For the first time in my adult career, I’m a free agent with no immediate plans to take up a permanent position somewhere. I’m trying to make a living by writing, editing, and helping people think through their strategies for journalism and social media. (If I can help you, drop me a line.) As many a freelancer before me has discovered, it’s simultaneously a frightening and exhilarating life.

Am I cut out for this life? I’m not sure yet. But I do know that for more and more journalists and writers, this is the future. I’ve preached and warned as much on this blog. And so it behooves me to figure out how to make my way in that world as best I can, as soon as I can.

If you’re a journalist (or any other kind of writer), the days of being an artist insulated from the business considerations of what you do are over. You can no longer afford that kind of blissful, basic ignorance. And unless you’re a very lucky journalist or writer, the days of being able to make a career doing just one thing are either over or numbered. You can’t afford not to diversify, or at least to think hard about how you’d do so if you had to.

My path to learning both these lessons began accidentally. In late 2004 and early 2005 I found that blogging — then the stuff of revolutionary talk — kept finding its way into Real Time, the technology column I wrote for The Wall Street Journal Online. I realized that my columns would be better if I wrote a blog for a month or so, and so my friend Greg Prince and I started up a blog about the New York Mets, which we christened Faith and Fear in Flushing. My idea was that we’d keep the blog up through spring training — experience enough for making future columns better-informed.

At the time, despite nearly a decade as a Web guy, I had internalized some unfortunate ivory-tower attitudes that more typically afflict print reporters. How many readers read my columns and how they reacted to them was something for people elsewhere in the building to worry about — I was a thinker and a writer, and thinkers and writers didn’t have to dirty their hands with traffic numbers. The first month of co-writing Faith and Fear erased that mindset forever: I saw our numbers every day, and I sifted through them for clues about why one post connected with readers and another one didn’t. Instead of seeing myself as part of a monolithic entity, I was singing for my supper. That taught me the foolishness of being a veal calf about my own business, and immediately made me a better columnist. (As an added bonus, writing without an editor forced me to get a lot better at proofreading my own work and scrutinizing its arguments and structure.)

Now that I’m on my own, I’m learning to take this a step further by crunching numbers and evaluating whether potential projects pay the bills, might lead to other projects that will, or don’t make economic sense. (One of my to-dos is to put ads on the baseball blog, still going strong after nearly five years.) I have a lot to learn, but at least I’m a long way from the veal pen — and I know I’ll never go back into it.

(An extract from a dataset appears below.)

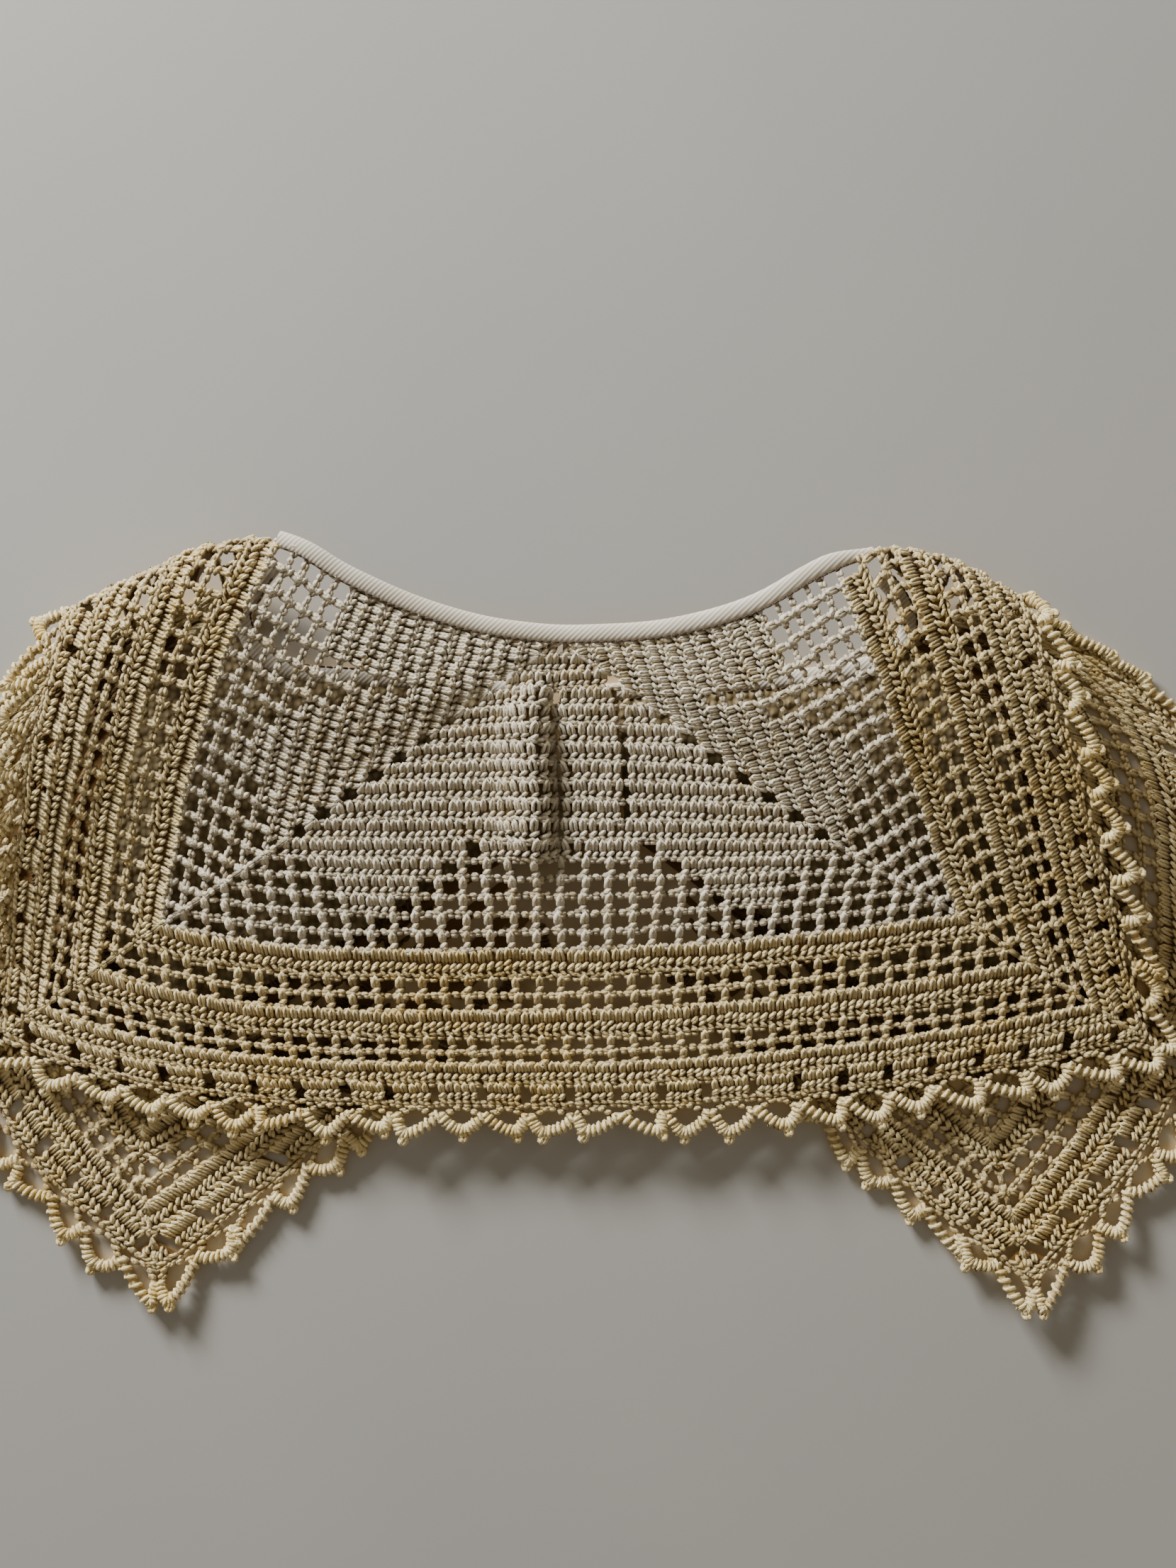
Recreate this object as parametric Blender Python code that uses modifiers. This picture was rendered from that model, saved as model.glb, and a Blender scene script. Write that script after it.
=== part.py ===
"""Filet crochet collar with a bound neck, laid folded on a table, back panel on top.

The collar is a square worked outwards from the middle of the back neck: a white yoke, an
ecru border and a looped edging, with a mitre at each corner. The neck is a slit along the
middle of both shoulder panels. Folded there, the back lies over the two fronts and the
spare cloth rolls over at each shoulder. Metres, +Z up, origin under the middle.
"""
import math

import bpy
import numpy as np

# Stitch sizes
MESH = 0.0072
ROW = 0.00575
YOKE_ROWS = 17
BORDER_ROWS = 26
SEAM = 0.0003
MITRE_GAP = 0.0006

# The border's solid bands stand between these lines, with net at the open ones
BAND_LINES = [18.4, 19.3, 20.15, 21.5, 22.3, 23.0, 24.5]
OPEN_LINES = (19.3, 22.3)

# Cloth thickness: worked solid, and open net
THICK = 0.0023
NET_SHARE = 0.6

# Shoulder roll
ROLL_REACH = 0.020
ROLL_UNDER = 0.012
ROLL_FLOOR = 0.0054
PEAK_ROW = 17.3

# Pleat at the middle of the back
PLEAT_HALF = 2.8
PLEAT_HEIGHT = 0.0055
PLEAT_DEPTH = 0.0036
PLEAT_ROWS = 12.0

# Bias binding
TAPE_WIDTH = 0.0058
TAPE_THICK = 0.0022
BINDING_LIFT = 0.0009

# Where the whole lies about the origin, metres
SHIFT = (0.00265, -0.0031)

MM = 0.001

# Lines of the lay: row of crochet, x, y, height of the underside, all in millimetres
MITRE_LEFT = [(0, -9.1, 89.7, 15), (3, -31.8, 73.0, 15), (7, -62.0, 50.7, 14.5),
              (11, -92.7, 28.4, 13.5), (17, -131.3, 2.5, 10), (21.5, -160.3, -17.2, 6.5),
              (26, -185.1, -34.4, 3.6), (28, -195.4, -42.3, 3.0)]
MITRE_RIGHT = [(0, -9.1, 89.7, 15), (3, 11.7, 74.5, 15), (7, 43.5, 50.1, 14.5),
               (11, 75.3, 27.7, 13.5), (17, 113.8, 5.2, 10.5), (21.5, 145.3, -16.0, 7.5),
               (26, 176.0, -36.0, 4.4), (28, 188.7, -44.3, 3.4)]
NECK_LEFT = [(0, -9.1, 89.5, 15), (4.2, -31.8, 92.4, 16), (8.2, -52.6, 98.3, 18),
             (12.9, -75.3, 108.3, 20.5), (17.3, -95.3, 118.6, 21), (20, -114.9, 117.6, 15),
             (23, -137.1, 108.3, 13), (26, -159.9, 97.9, 12), (28, -174.6, 90.6, 11)]
NECK_RIGHT = [(0, -9.1, 89.5, 15), (6.6, 25.2, 91.7, 17), (12.2, 52.8, 99.6, 20),
              (16.1, 70.2, 109.5, 21.5), (19.5, 88.3, 115.8, 21), (22, 105.4, 114.6, 15),
              (26, 132.5, 101.9, 12), (28, 145.8, 95.4, 11)]
FRONT_MITRE_LEFT = [(0, -12.4, 72.5, 0), (8, -74.5, 26.5, 0), (14, -117.7, -10.6, 0),
                    (17, -134.3, -36.7, 0), (21, -139.8, -69.3, 0), (26, -134.5, -110.2, 1.6),
                    (28, -135.0, -123.0, 2.2)]
FRONT_MITRE_RIGHT = [(0, -5.8, 71.4, 0), (8, 56.3, 26.0, 0), (14, 99.5, -12.8, 0),
                     (17, 117.2, -38.3, 0), (21, 127.0, -72.4, 0.4), (26, 138.0, -111.9, 4.2),
                     (28, 140.4, -124.4, 5.0)]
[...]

Faith and Fear was also my first real step into diversifying what I do. From there, I began writing Star Wars books for publishers such as DK, Del Rey and Penguin. While working for EidosMedia I began writing this blog — and am keeping it up now that I’m on my own. I accepted an invitation to write a weekly column about sportswriting and new media for Indiana University’s National Sports Journalism Center, building on co-writing and editing the Daily Fix for WSJ.com and my experiences as a Mets blogger. I write other articles on a freelance basis. I’m an editor-for-hire. I work as a consultant.

That’s a lot of different things, and makes for busy days and nights. I don’t know which of these various mini-businesses will prove profitable, which new ones I’ll enjoy, or what I’ll do when profit and enjoyment get out of sync. I don’t know what new things I’ll add to the mix. I don’t know if the entirety of what I do will bring in enough money to pay for food and clothes and doctoring and my kid’s schooling and my half of the mortgage and hopefully the occasional Mets game, dinner out and day at the beach. I don’t know that keeping records and crunching numbers and negotiating deals will ever feel natural to me, or get done without gritted teeth.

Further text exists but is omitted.